Citing people familiar with the matter, the newspaper said on Saturday a possible intervention by the Bush administration to help the government-sponsored mortgage enterprises could happen as early as Monday morning.
That is around the time Freddie Mac is due to sell US$3 billion (S$4 billion) worth of short-term debt, a barometer of market appetite for its securities.
A Treasury Department spokesman called the article 'thinly sourced speculation' but declined to elaborate.
Mr Paulson indicated on Friday the administration had no plans to nationalise the congressionally chartered but privately owned companies, which finance nearly half of US homes.
Shares of Fannie Mae and Freddie Mac, trading at a fraction of their value a year ago, fell sharply this week as fears mounted they would not have enough capital to make it through the worst US housing crisis since the Great Depression.

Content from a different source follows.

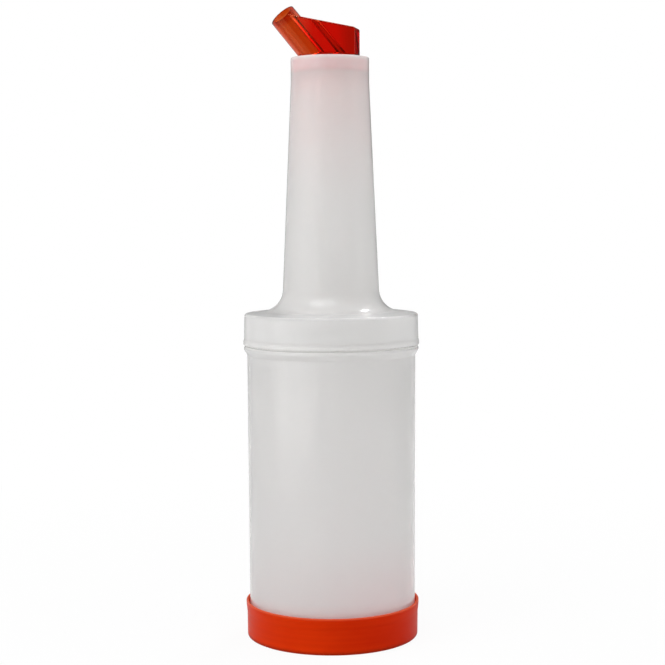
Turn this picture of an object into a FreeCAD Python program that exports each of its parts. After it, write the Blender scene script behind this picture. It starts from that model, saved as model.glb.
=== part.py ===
import FreeCAD, Part
import math
import os

# Speed pour bottle of one litre: a blow-moulded container that stands in a push-on base lid,
# a screw-on neck with a long slender cone, and a moulded pouring spout plugged into its mouth.
# Millimetres, +Z up. The origin is the middle of the underside of the base lid, on the axis
# of the bottle. The spout pours towards -X, turned a little about that axis.

# Container. Its body radius sets the width of the whole bottle.
BODY_RADIUS = 42.55
BODY_DRAFT = 0.4
BODY_HEIGHT = 142.2
CONTAINER_WALL = 1.6
CONTAINER_FLOOR = 1.8
FOOT_ROUNDING = 4.0
BEAD_RISE = 2.8
BEAD_DEPTH = 1.55
BEAD_BAND = 1.7
BEAD_ROUNDING = 1.0
FINISH_INSET = 0.6
FINISH_HEIGHT = 14.8
FINISH_ROUNDING = 0.5

# Base lid
FOOT_CLEARANCE = 0.15
LID_FLOOR = 1.4
LID_WALL = 1.15
LID_HEIGHT = 18.3
LID_FOOT_ROUNDING = 1.0
LID_DRAFT = 0.15
LID_FLARE = 0.45
LID_FLARE_HEIGHT = 3.9
LID_RIM_BAND = 1.9
LID_EDGE_ROUNDING = 0.4

# Neck
SCREW_CLEARANCE = 0.3
SKIRT_GAP = 0.7
SKIRT_WALL = 1.85
SKIRT_DRAFT = 0.3
SKIRT_LIP = 0.35
SKIRT_LIP_HEIGHT = 1.7
SKIRT_LIP_SLOPE = 1.3
SKIRT_EDGE_ROUNDING = 1.3
NECK_WALL = 1.7
SHOULDER_WALL = 1.5
SHOULDER_RISE = 2.3
SEAL_LAND = 2.7
FLARE_RADIUS = 24.7
FLARE_ROUNDING = 11.3
CONE_HEIGHT = 113.0
COLLAR_RADIUS = 19.6
COLLAR_HEIGHT = 12.4
RIM_ROUNDING = 0.35

# Spout plug
PLUG_LEDGE = 0.4
PLUG_CLEARANCE = 0.1
PLUG_RECESS = 0.3
PLUG_DEPTH = 7.0
PLUG_WALL = 1.6
CROWN_RISE = 3.3
CROWN_WALL = 1.6

# Spout tube, fin and air hole
SPOUT_TURN = 13.0
TUBE_TILT = 39.6
TUBE_MARGIN = 3.2
TUBE_LENGTH = 28.5
TUBE_RADIUS = 6.75
TUBE_DRAFT = 0.3
TUBE_WALL = 1.45
TUBE_EDGE_ROUNDING = 0.35
FIN_STEP = 0.75
FIN_MARGIN = 2.9
FIN_BACK_HEIGHT = 14.35
FIN_SLOPE = 12.2
FIN_ROUNDING = 1.0
FIN_EDGE_ROUNDING = 0.5
VENT_RADIUS = 1.7
VENT_WEB = 2.85

# Heights at which the pieces meet
container_base = LID_FLOOR
bead_base = container_base + BODY_HEIGHT
bead_top = bead_base + BEAD_RISE + BEAD_BAND
container_top = bead_top + FINISH_HEIGHT
skirt_base = bead_top + SKIRT_GAP
shoulder_edge = container_top + SHOULDER_WALL
flare_height = shoulder_edge + SHOULDER_RISE
collar_base = flare_height + CONE_HEIGHT
neck_top = collar_base + COLLAR_HEIGHT
crown_edge = neck_top - PLUG_RECESS
plug_seat = crown_edge - PLUG_DEPTH

# Radii that fit each other
foot_radius = BODY_RADIUS - BODY_DRAFT
lid_bore = foot_radius + FOOT_CLEARANCE
finish_radius = BODY_RADIUS - FINISH_INSET
skirt_bore = finish_radius + SCREW_CLEARANCE
cone_bore = COLLAR_RADIUS - NECK_WALL
collar_bore = cone_bore + PLUG_LEDGE
plug_radius = collar_bore - PLUG_CLEARANCE

AXIS = FreeCAD.Vector(0, 0, 1)
ORIGIN = FreeCAD.Vector(0, 0, 0)


def vector(radius, height):
    """A point of the section plane, where X is the radius and Z the height."""
    return FreeCAD.Vector(radius, 0, height)


def rounded_face(corners):
    """Face inside the closed outline of (x, z, rounding) corners, each rounded by a tangent arc."""
    starts, arcs, ends = [], [], []
    for index, (x, z, rounding) in enumerate(corners):
        corner = vector(x, z)
        before = vector(*corners[index - 1][:2]) - corner
        after = vector(*corners[(index + 1) % len(corners)][:2]) - corner
        half_angle = before.getAngle(after) / 2
        before.normalize()
        after.normalize()
        trim = rounding / math.tan(half_angle)
        starts.append(corner + before * trim)
        ends.append(corner + after * trim)
        if rounding:
            inward = (before + after).normalize()
            middle = corner + inward * (rounding / math.sin(half_angle) - rounding)
            arcs.append(Part.Arc(starts[-1], middle, ends[-1]).toShape())
        else:
            arcs.append(None)
    edges = []
    for index, arc in enumerate(arcs):
        if arc:
            edges.append(arc)
        edges.append(Part.makeLine(ends[index], starts[(index + 1) % len(corners)]))
    return Part.Face(Part.Wire(edges))


def turned(corners):
    """Solid of revolution about the bottle's axis with the given section."""
    return rounded_face(corners).revolve(ORIGIN, AXIS, 360)


def make_base_lid():
    """Shallow cup with a thin wall that flares into a straight rim around the container's foot."""
    waist_bore = lid_bore + LID_DRAFT
    rim_bore = waist_bore + LID_FLARE
    rim_start = LID_HEIGHT - LID_RIM_BAND
    waist = rim_start - LID_FLARE_HEIGHT
    return turned([
        (0, 0, 0),
        (lid_bore + LID_WALL, 0, LID_FOOT_ROUNDING),
        (waist_bore + LID_WALL, waist, 0),
        (rim_bore + LID_WALL, rim_start, 0),
        (rim_bore + LID_WALL, LID_HEIGHT, LID_EDGE_ROUNDING),
        (rim_bore, LID_HEIGHT, LID_EDGE_ROUNDING),
        (rim_bore, rim_start, 0),
        (waist_bore, waist, 0),
        (lid_bore, LID_FLOOR, LID_FOOT_ROUNDING),
        (0, LID_FLOOR, 0),
    ])


def make_container():
    """Straight-sided body with a bead below its mouth and a plain finish that the skirt covers."""
    bead_radius = BODY_RADIUS + BEAD_DEPTH
    mouth_radius = finish_radius - CONTAINER_WALL
    floor_top = container_base + CONTAINER_FLOOR
    return turned([
        (0, container_base, 0),
        (foot_radius, container_base, FOOT_ROUNDING),
        (BODY_RADIUS, bead_base, BEAD_ROUNDING),
        (bead_radius, bead_base + BEAD_RISE, BEAD_ROUNDING),
        (bead_radius, bead_top, BEAD_ROUNDING),
        (finish_radius, bead_top, 0),
        (finish_radius, container_top, FINISH_ROUNDING),
        (mouth_radius, container_top, FINISH_ROUNDING),
        (mouth_radius, bead_top, BEAD_ROUNDING),
        (BODY_RADIUS - CONTAINER_WALL, bead_base, BEAD_ROUNDING),
        (foot_radius - CONTAINER_WALL, floor_top, FOOT_ROUNDING - CONTAINER_WALL),
        (0, floor_top, 0),
    ])


def make_neck():
    """Skirt, flat shoulder that seals on the container's rim, flared foot, long cone and collar."""
    skirt_radius = skirt_bore + SKIRT_WALL
    lip_radius = skirt_radius + SKIRT_LIP
    lip_top = skirt_base + SKIRT_LIP_HEIGHT
    return turned([
        (skirt_bore, skirt_base, 0),
        (lip_radius, skirt_base, RIM_ROUNDING),
        (lip_radius, lip_top, RIM_ROUNDING),
        (skirt_radius, lip_top + SKIRT_LIP_SLOPE, RIM_ROUNDING),
        (skirt_radius - SKIRT_DRAFT, shoulder_edge, SKIRT_EDGE_ROUNDING),
        (FLARE_RADIUS, flare_height, FLARE_ROUNDING),
        (COLLAR_RADIUS, collar_base, 0),
        (COLLAR_RADIUS, neck_top, RIM_ROUNDING),
        (collar_bore, neck_top, RIM_ROUNDING),
        (collar_bore, plug_seat, 0),
        (cone_bore, plug_seat, 0),
        (cone_bore, collar_base, 0),
        (FLARE_RADIUS - NECK_WALL, flare_height - SHOULDER_WALL, FLARE_ROUNDING + NECK_WALL),
        (skirt_bore - SEAL_LAND, container_top, 0),
        (skirt_bore, container_top, 0),
    ])


def capped_cylinder(radius, base, edge_height, rise):
    """Cylinder from base to edge_height under a spherical cap that rises by the given height."""
    cap_radius = (radius ** 2 + rise ** 2) / (2 * rise)
    cap = Part.makeSphere(cap_radius, vector(0, edge_height + rise - cap_radius))
    return Part.makeCylinder(radius, edge_height + rise - base, vector(0, base)).common(cap)


def make_fin(foot, back, width, tilt):
    """Flat-sided fin from the tube's slanted line through foot to its upright back."""
    fall = math.tan(math.radians(FIN_SLOPE))
    back_top = neck_top + FIN_BACK_HEIGHT
    run = (back - foot + FIN_BACK_HEIGHT * math.tan(tilt)) / (1 - fall * math.tan(tilt))
    profile = rounded_face([
        (back, crown_edge, 0),
        (back, back_top, FIN_ROUNDING),
        (back - run, back_top + run * fall, 0),
        (foot, crown_edge, 0),
    ])
    profile.translate(FreeCAD.Vector(0, -width / 2, 0))
    fin = profile.extrude(FreeCAD.Vector(0, width, 0))
    side_edges = [edge for edge in fin.Edges
                  if abs(edge.CenterOfMass.y) > width / 2 - FIN_EDGE_ROUNDING
                  and edge.BoundBox.XMax > back - FIN_ROUNDING - FIN_EDGE_ROUNDING
                  and edge.BoundBox.ZMax > back_top - FIN_ROUNDING - FIN_EDGE_ROUNDING]
    return fin.makeFillet(FIN_EDGE_ROUNDING, side_edges)


def make_spout():
    """One moulding: a crowned plug, a slanted pouring tube and a flat fin with an air hole in it."""
    plug = capped_cylinder(plug_radius, plug_seat, crown_edge, CROWN_RISE)
    hollow = capped_cylinder(plug_radius - PLUG_WALL, plug_seat - PLUG_DEPTH,
                             crown_edge - CROWN_WALL, CROWN_RISE)

    # The tube starts inside the plug and its bore opens into the plug's hollow.
    tilt = math.radians(TUBE_TILT)
    along = FreeCAD.Vector(-math.sin(tilt), 0, math.cos(tilt))
    across = FreeCAD.Vector(math.cos(tilt), 0, math.sin(tilt))
    axis_foot = vector(TUBE_MARGIN + TUBE_RADIUS / math.cos(tilt) - plug_radius, neck_top)
    root = axis_foot - along * PLUG_DEPTH
    tip = axis_foot + along * TUBE_LENGTH
    tube_length = PLUG_DEPTH + TUBE_LENGTH
    root_radius = TUBE_RADIUS + tube_length * math.tan(math.radians(TUBE_DRAFT))
    bore = Part.makeCylinder(TUBE_RADIUS - TUBE_WALL, tube_length, root, along)
    tube = Part.makeCone(root_radius, TUBE_RADIUS, tube_length, root, along).cut(bore)
    mouth = [edge for edge in tube.Edges
             if edge.CenterOfMass.distanceToPoint(tip) < TUBE_EDGE_ROUNDING]
    tube = tube.makeFillet(TUBE_EDGE_ROUNDING, mouth)

    # The fin ends inside the tube, halfway from its axis to where the flat sides meet its surface.
    half_width = TUBE_RADIUS - FIN_STEP
    inset = math.sqrt(TUBE_RADIUS ** 2 - half_width ** 2) / 2
    fin_foot = axis_foot.x + inset / math.cos(tilt)
    fin_back = math.sqrt((plug_radius - FIN_MARGIN) ** 2 - half_width ** 2)
    fin = make_fin(fin_foot, fin_back, 2 * half_width, tilt)

    # The air hole runs beside the tube through the fin, from its top to the plug's hollow.
    vent_root = root - along * PLUG_DEPTH + across * (TUBE_RADIUS + VENT_WEB + VENT_RADIUS)
    vent = Part.makeCylinder(VENT_RADIUS, PLUG_DEPTH + tube_length, vent_root, along)

    solid = plug.fuse([tube, fin]).cut([hollow, bore, vent]).removeSplitter()
    solid.rotate(ORIGIN, AXIS, -SPOUT_TURN)
    return solid.Solids[0]


os.makedirs("parts", exist_ok=True)
for name, shape in (
    ("base_lid", make_base_lid()),
    ("container", make_container()),
    ("neck", make_neck()),
    ("spout", make_spout()),
):
    shape.exportStep("parts/" + name + ".step")
    print(name, "valid" if shape.isValid() else "not valid", round(shape.Volume / 1000, 2), "cm3")
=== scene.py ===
import bmesh
import bpy
import math
from mathutils import Matrix, Vector


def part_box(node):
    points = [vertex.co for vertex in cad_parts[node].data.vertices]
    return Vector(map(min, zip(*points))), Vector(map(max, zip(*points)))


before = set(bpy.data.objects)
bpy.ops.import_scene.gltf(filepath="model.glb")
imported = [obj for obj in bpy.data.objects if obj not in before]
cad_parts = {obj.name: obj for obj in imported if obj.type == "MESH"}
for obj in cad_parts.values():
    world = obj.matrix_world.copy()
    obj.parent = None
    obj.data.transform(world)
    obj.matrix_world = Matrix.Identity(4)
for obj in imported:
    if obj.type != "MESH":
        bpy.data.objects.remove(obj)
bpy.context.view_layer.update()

# Base lid. The storage lid, pushed onto the foot of the container while the spout is in use. It
# is injection moulded in orange-red polyethylene, with a satin skin and faint flow marks that
# run round the wall. Its right side is painted darker as shade. Its rim is scuffed and painted
# lighter as a highlight, and its foot is painted darker as shade where it stands. Its inner face
# is painted lighter as light.

MM = 0.001
LID_RED = (0.68, 0.036, 0.0025, 1)
LID_RED_DEEP_AND_SHADED = (0.52, 0.018, 0.0015, 1)
LID_SCUFF_AND_HIGHLIGHT = (0.70, 0.12, 0.05, 1)
LID_FOOT_SHADE = (0.30, 0.020, 0.004, 1)
LID_LIT_INSIDE = (0.95, 0.12, 0.03, 1)
NOISE_RANGE = (0.2, 0.8)
CLOUD_SCALE = 38.0
CLOUD_STRETCH = (1, 1, 2.5)
CLOUD_SHARE = 0.3
FLOW_SCALE = 25.0
FLOW_STRETCH = (0.3, 0.3, 18)
FLOW_SHARE = (-0.05, 0.2)
FLOW_ROUGHNESS = (0.42, 0.34)
SHADED_SIDE = (-20 * MM, 26 * MM)
SHADED_SIDE_SHARE = (0.0, 0.7)
RIM_SCUFF_AND_HIGHLIGHT_DEPTH = 1.2 * MM
RIM_EDGE = 0.1 * MM
RIM_SCUFF_AND_HIGHLIGHT_SHARE = 0.7
FOOT_SHADE_FULL = 0.4 * MM
FOOT_SHADE_TOP = 2.6 * MM
FOOT_SHADE_SHARE = 0.8
INNER_EDGE_LIT = 1.1 * MM
INNER_EDGE_UNLIT = 0.8 * MM
LID_GRAIN_SCALE = 1400.0
LID_GRAIN_RELIEF = 0.12
GRAIN_DEPTH = 0.05 * MM


def feed(tree, socket, source):
    """Gives a socket a value, or links it to another node's output."""
    if isinstance(source, bpy.types.NodeSocket):
        tree.links.new(source, socket)
    else:
        socket.default_value = source


def add(tree, kind, sources=(), **settings):
    """A node with its settings and with its inputs fed by name or by number."""
    node = tree.nodes.new(kind)
    for key, value in settings.items():
        setattr(node, key, value)
    for key, source in dict(sources).items():
        feed(tree, node.inputs[key], source)
    return node


def new_material(name, kind="ShaderNodeBsdfPrincipled", **socket_values):
    """A material with one shader, whose even values are set on the shader's own sockets."""
    material = bpy.data.materials.new(name)
    material.use_nodes = True
    tree = material.node_tree
    tree.nodes.clear()
    values = {socket.replace("_", " "): value for socket, value in socket_values.items()}
    shader = add(tree, kind, values)
    output = add(tree, "ShaderNodeOutputMaterial", {"Surface": shader.outputs[0]})
    return material, tree, shader, output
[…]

Home foreclosures, falling prices, tighter credit for buyers and the overall state of the US economy have become major issues in the campaign for the presidential and congressional elections in November.
Fannie Mae and Freddie Mac said on Friday their finances were sound enough to withstand the housing crisis and government officials scrambled to make statements to restore confidence in them.
The abrupt erosion of the share values of the two companies raised the spectre of a government rescue operation similar to the sale in March of failing investment bank Bear Stearns.
One analyst said the crisis of confidence points to risks associated with having two large private firms play such a central role in US housing markets.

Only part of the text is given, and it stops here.